The chapter by Grantham and Hodgson is a
nice extension to Baldwin's piece and provides a useful description of how the
select committees in the House of Lords function. In their analysis they focus
primarily on the European Communities Committee and its subcommittees and come
to conclude that, 'The role of the E.C. Committee is essentially an informative
and educative one there is little else it could be given the nature of the
House but it is a role that it fulfils well, at little cost and to the benefit
of all interested parties."
In pointing to various signs of
"parliamentary revival", if one may call it that, the authors provide
some hope for reaffirming one's belief that the basic strength of democratic
government rests on the ability of the individual to make up his mind, to
choose and judge. The raison d'être of parliamentary democracy, even when given
the dictates of party discipline, rests on the confidence in man's independent
judgement.
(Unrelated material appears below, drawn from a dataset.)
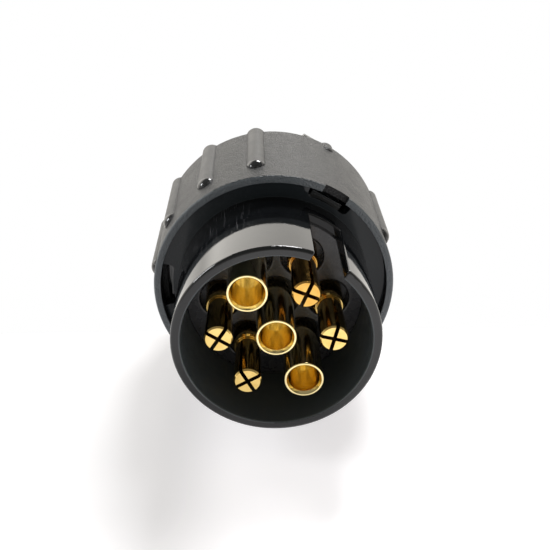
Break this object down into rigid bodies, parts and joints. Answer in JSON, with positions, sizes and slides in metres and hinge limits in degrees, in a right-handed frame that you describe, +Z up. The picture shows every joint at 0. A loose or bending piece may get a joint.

Reform that reaffirms this precept cannot but be healthy.
Throughout the work a clear distinction is
maintained between "external" and "internal" reform. The
former includes proposals for radical change such as calls for an elected upper
house or proportional representation in the Commons. The latter encompasses the
more incremental pressure for change from within; including the changing
attitudes of members, the establishment of select and standing committees,
better resources for backbenchers, etc. It is this second type of reform for
which Norton expresses the most hope. This is not surprising given that the
institution to which he has devoted the study is very much the product of a
slow evolution, founded on that "practical wisdom" in which Burke put
so much trust. In attempting to bring about wholesale change radical reformers
lose sight of what history and experience have taught particularly when they
attempt to proceed according to a preconceived all embracing plan.
On the whole this book is well written and
presented, and certainly makes worthwhile reading for both the novice and for
those more familiar with British Parliamentary practice.